Starting at the line containing "cover_frame();", please quote every line up to and including the line containing "points = [vertex.co", exactly, and nothing beyond.

» Supplied material:

........

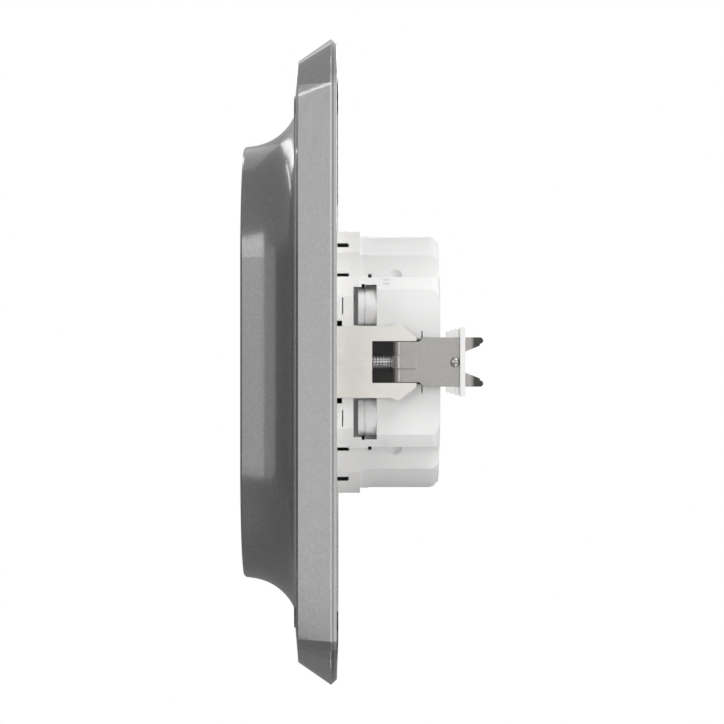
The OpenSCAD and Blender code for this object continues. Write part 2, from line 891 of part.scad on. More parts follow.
// Outline of a claw's leg, drawn with the depth along x: a neck between the strap's prongs,
// shoulders, and two teeth on each side of a notch
module claw_outline() {
    tooth_y = claw_w / 2 - claw_tooth_r;
    difference() {
        union() {
            translate([claw_front_depth, -claw_neck_w / 2])
                square([claw_tip_depth - claw_front_depth, claw_neck_w]);
            polygon([
                [claw_shoulder_depth, -claw_neck_w / 2],
                [claw_shoulder_depth + claw_shoulder_l, -claw_w / 2],
                [claw_depth - claw_tooth_r, -claw_w / 2],
                [claw_depth - claw_tooth_r, claw_w / 2],
                [claw_shoulder_depth + claw_shoulder_l, claw_w / 2],
                [claw_shoulder_depth, claw_neck_w / 2]
            ]);
            for (s = [-1, 1]) translate([claw_depth - claw_tooth_r, s * tooth_y]) circle(claw_tooth_r);
        }
        polygon([
            [claw_notch_depth, -claw_notch_root_y],
            [claw_notch_depth, claw_notch_root_y],
            [claw_depth, claw_notch_tip_y],
            [claw_depth + overrun, claw_notch_tip_y],
            [claw_depth + overrun, -claw_notch_tip_y],
            [claw_depth, -claw_notch_tip_y]
        ]);
    }
}

// A section drawn with x outwards and the depth along -y, run across the claw
module across(w) {
    rotate([90, 0, 0]) linear_extrude(height = w, center = true) children();
}

// Section of the leg: straight, with its tips bent outwards to bite into the box
module leg_section() {
    tip_out = (claw_depth - claw_tip_depth) * tan(claw_tip_deg);
    polygon([
        [claw_x, -claw_front_depth - claw_bend_r],
        [claw_x, -claw_tip_depth],
        [claw_x + tip_out, -claw_depth],
        [claw_x + tip_out + claw_t / cos(claw_tip_deg), -claw_depth],
        [claw_x + claw_t, claw_t * tan(claw_tip_deg / 2) - claw_tip_depth],
        [claw_x + claw_t, -claw_front_depth - claw_bend_r]
    ]);
}

// Quarter ring at the bend, and the straight piece beside it that ends at an inner place
module bend_section(r, t, end_x) {
    bend_x = claw_x + claw_t - claw_bend_r;
    translate([bend_x, -claw_front_depth - claw_bend_r]) difference() {
        intersection() {
            circle(r);
            square(r + overrun);
        }
        circle(r - t);
    }
    translate([end_x, r - t - claw_bend_r - claw_front_depth]) square([bend_x - end_x, t]);
}

// Stiffening rib pressed across the bend
module claw_rib() {
    face_x = claw_x + claw_t;
    across(claw_rib_w) union() {
        bend_section(claw_bend_r + claw_rib_t, claw_rib_t + skin, face_x - claw_bend_r - claw_rib_t);
        translate([face_x - skin, -claw_rib_depth])
            square([claw_rib_t + skin, claw_rib_depth - claw_front_depth - claw_bend_r]);
    }
}

// Domed rivet head on the leg
module claw_rivet() {
    translate([claw_x + claw_t - skin, 0, -claw_rivet_depth]) rotate([0, 90, 0]) intersection() {
        cylinder(h = claw_rivet_t, r = claw_rivet_r);
        translate([0, 0, claw_rivet_t - claw_rivet_dome_r]) sphere(claw_rivet_dome_r);
    }
}

// Claw on the right side: the toothed leg, and a tab bent inwards with the screw's hole
module claw() {
    difference() {
        union() {
            intersection() {
                across(claw_w + overrun) leg_section();
                side_sheet(claw_x - overrun, claw_w) claw_outline();
            }
            across(claw_neck_w) bend_section(claw_bend_r, claw_t, claw_tab_x);
            claw_rib();
            claw_rivet();
        }
        translate([claw_screw_x, 0, 0])
            bar(claw_hole_d / 2, -claw_front_depth - claw_t - overrun, -claw_front_depth + overrun);
    }
}

// Claw screw: its head lies on the contact cover and its tip reaches past the housing
module claw_screw() {
    translate([claw_screw_x, 0, lid_t]) {
        pan_screw(claw_screw_d, claw_screw_head_d, claw_screw_head_h, lid_t + claw_screw_l - claw_screw_tip_l);
        translate([0, 0, -lid_t - claw_screw_l])
            cylinder(h = claw_screw_tip_l + skin, r1 = claw_screw_tip_d / 2, r2 = claw_screw_d / 2);
    }
}

// Plastic keeper clipped round the claw's leg: a bar over its face and a step flush with the face
module claw_keeper() {
    difference() {
        union() {
            block([claw_x - keeper_wall, -keeper_w / 2, -keeper_depth - keeper_t],
                [claw_x + claw_t + keeper_wall, keeper_w / 2, -keeper_step_depth]);
            block([claw_x - keeper_wall, keeper_step_y - keeper_w / 2, -keeper_step_depth - skin],
                [claw_x + claw_t, keeper_w / 2 - keeper_step_y, -keeper_depth]);
        }
        block([claw_x - skin, -claw_w / 2 - skin, -keeper_depth - keeper_t - overrun],
            [claw_x + claw_t + skin, claw_w / 2 + skin, -keeper_depth + overrun]);
    }
}

module right_claw() {
    color(bare_steel) upright() claw();
}

module left_claw() {
    color(bare_steel) upright() mirror([1, 0, 0]) claw();
}

module right_claw_screw() {
    color(zinc_steel) upright() claw_screw();
}

module left_claw_screw() {
    color(zinc_steel) upright() translate([-2 * claw_screw_x, 0, 0]) claw_screw();
}

module right_claw_keeper() {
    color(white_plastic) upright() claw_keeper();
}

module left_claw_keeper() {
    color(white_plastic) upright() mirror([1, 0, 0]) claw_keeper();
}

cover_frame();
cover();
cover_screws();
support_plate();
contact_cover();
base();
assembly_screws();
live_strip();
neutral_strip();
earth_strip();
live_clamp();
neutral_clamp();
earth_clamp();
live_terminal_screw();
neutral_terminal_screw();
earth_terminal_screw();
right_claw();
left_claw();
right_claw_screw();
left_claw_screw();
right_claw_keeper();
left_claw_keeper();
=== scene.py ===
"""Looks of the double wall socket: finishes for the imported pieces, screw threads and the stage."""

import math

import bmesh
import bpy
from bpy.props import FloatProperty, FloatVectorProperty, IntProperty, PointerProperty
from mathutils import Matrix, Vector


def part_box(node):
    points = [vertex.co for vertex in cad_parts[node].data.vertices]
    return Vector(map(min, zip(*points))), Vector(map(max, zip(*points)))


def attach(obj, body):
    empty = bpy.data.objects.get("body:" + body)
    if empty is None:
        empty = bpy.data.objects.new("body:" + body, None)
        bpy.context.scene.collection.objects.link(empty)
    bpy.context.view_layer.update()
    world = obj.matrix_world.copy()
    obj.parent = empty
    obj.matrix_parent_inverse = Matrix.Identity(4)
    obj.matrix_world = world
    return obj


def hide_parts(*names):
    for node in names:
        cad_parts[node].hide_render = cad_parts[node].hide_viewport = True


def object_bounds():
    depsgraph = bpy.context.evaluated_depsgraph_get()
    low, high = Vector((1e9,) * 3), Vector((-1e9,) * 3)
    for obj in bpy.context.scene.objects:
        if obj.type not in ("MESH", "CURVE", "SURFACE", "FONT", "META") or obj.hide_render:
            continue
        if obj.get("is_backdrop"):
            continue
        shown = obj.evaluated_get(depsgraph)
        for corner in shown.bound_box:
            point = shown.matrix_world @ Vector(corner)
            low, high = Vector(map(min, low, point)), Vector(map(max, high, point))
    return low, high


bl_info = {
    "name": "Double wall socket",
    "version": (1, 0, 0),
    "blender": (4, 5, 0),
    "location": "View3D > Sidebar > Socket",
    "description": "Finishes, screw threads and stage for a double earthed wall socket",
    "category": "Object",
}

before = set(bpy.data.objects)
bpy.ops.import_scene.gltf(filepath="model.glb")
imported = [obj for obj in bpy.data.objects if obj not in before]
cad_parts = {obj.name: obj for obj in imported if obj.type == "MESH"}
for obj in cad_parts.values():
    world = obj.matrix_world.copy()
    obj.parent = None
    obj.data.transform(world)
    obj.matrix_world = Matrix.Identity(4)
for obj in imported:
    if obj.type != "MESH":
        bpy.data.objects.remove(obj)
CAD_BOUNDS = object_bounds()
MM = 0.001

# Boxes of the frame, claws and housing that get painted shade, in millimetres
FRAME_SHADOW = ((-500, -0.9, -500), (500, -0.7, 500))
SHADED_TOOTH_TIPS = ((-50, 30.1, -50), (50, 40, 50))
SHADED_HOUSING_WINDOWS = ((-24.5, 6.5, -4.9), (24.5, 20, 4.9))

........

» Answer to the task:
cover_frame();
cover();
cover_screws();
support_plate();
contact_cover();
base();
assembly_screws();
live_strip();
neutral_strip();
earth_strip();
live_clamp();
neutral_clamp();
earth_clamp();
live_terminal_screw();
neutral_terminal_screw();
earth_terminal_screw();
right_claw();
left_claw();
right_claw_screw();
left_claw_screw();
right_claw_keeper();
left_claw_keeper();
=== scene.py ===
"""Looks of the double wall socket: finishes for the imported pieces, screw threads and the stage."""

import math

import bmesh
import bpy
from bpy.props import FloatProperty, FloatVectorProperty, IntProperty, PointerProperty
from mathutils import Matrix, Vector


def part_box(node):
    points = [vertex.co for vertex in cad_parts[node].data.vertices]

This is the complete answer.